The flowers were slowly nodding along with the gentle wind. The faint smell of summer hung in the gardening air, coating everything with a sweet contentment. A tired sort of hopefulness had settled into my bones. I was 12 years old; on the edge of childhood, just beginning to venture into maturity. I didn’t feel quite like a person, more like a possibility.
My father had planted a garden, although I use the word garden loosely. The garden had started as dirt, riddled with rusty nails and old bottle caps. It felt like a malignant presence in our backyard. My father decided to change this. One day he let some seeds go free and we soon had our own field of wild flowers. They grew with an uncontained chaos, eventually overtaking our backyard.
Mexican sunflowers grow six feet high, with petals the color of the burning desert sun. They were forever hungry for the sky.
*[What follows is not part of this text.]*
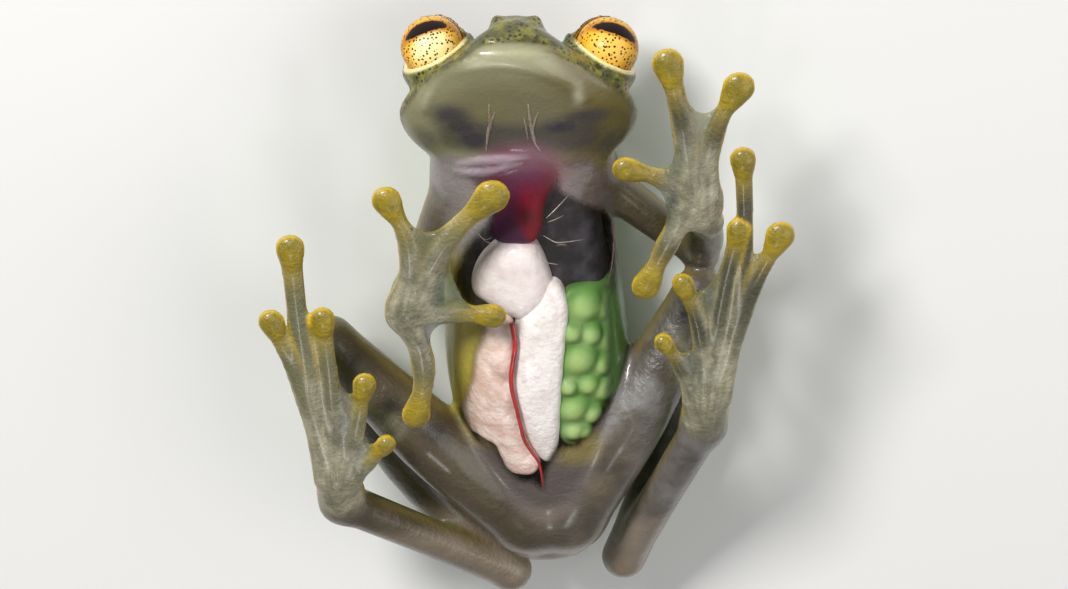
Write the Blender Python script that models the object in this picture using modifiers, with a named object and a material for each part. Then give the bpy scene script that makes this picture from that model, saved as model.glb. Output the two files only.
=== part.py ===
"""A life-size glass frog, a gravid female seen from below as it clings to clear glass.

The frog lies on its back with its head towards +Y, its belly up and the soles of its
hands and feet raised to one level plane, the plane of the glass. +X is its left side.
Sizes are in millimetres while the pieces are made. The last step stands the frog on
z = 0 with its box centred on the origin, and turns the meshes into metres.
"""

import math

import bmesh
import bpy
from mathutils import Matrix, Vector

# Units and clearances
METRES = 0.001
GAP = 0.25
WELD = 0.0004
WEB_THICKNESS = 0.5
SOLE_LEVEL = 7.45

# Trunk stations: place along Y, half width, height of the back, height of the belly
TRUNK = (
    (7.9, 2.75, 0.95, 5.1),
    (6.2, 3.05, 0.65, 5.7),
    (4.4, 3.2, 0.3, 6.1),
    (2.0, 3.45, 0.0, 6.5),
    (-0.8, 3.72, -0.12, 6.85),
    (-3.6, 3.75, -0.12, 6.85),
    (-6.2, 3.4, -0.06, 6.5),
    (-8.6, 2.8, 0.3, 5.9),
    (-10.6, 2.3, 1.0, 5.2),
    (-11.9, 1.85, 1.8, 4.7),
)
TRUNK_POWER = 2.3
ROUND = (2.0, 2.0)
SHOULDER_SIZE = 1.25
HIP_SIZE = 1.45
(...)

On balmy afternoons I would position myself underneath the flowers, looking up and yearning to be as tall as they were.
Cosmos flowers grew in wild, violent tangles. The buds were ugly brown lumps on spindly stalks. Despite this, the flowers would bloom in the loveliest shades of lilac and pink. It was here where many of the bees would make their beds for the night.
The small, cheerful poppies were my favorite. The fresh flowers were an orange so deep and bright that it remained burned into your eyes long after you had closed them. But what drew me to the poppies were the petals. The soft silk of a poppy conveys a gentle innocence that only nature could create. These flowers had sprung forth from an unforgiving ground. Taking root amongst old pennies and broken glass, they had forged themselves into a forest where the flowers had thrived.
The other night I walked past my neighbors garden. A few poppies had begun to bloom. I sat down besides them, and felt the sleek petals.The colors in the sky had faded to an inky blue. A few stars were blinking in and out of existence. The air seemed at rest. The flowers had closed their petals for the night. They look so simple, I thought, resting on the sidewalk. I looked up at the flowers swaying, and I thought about possibilities.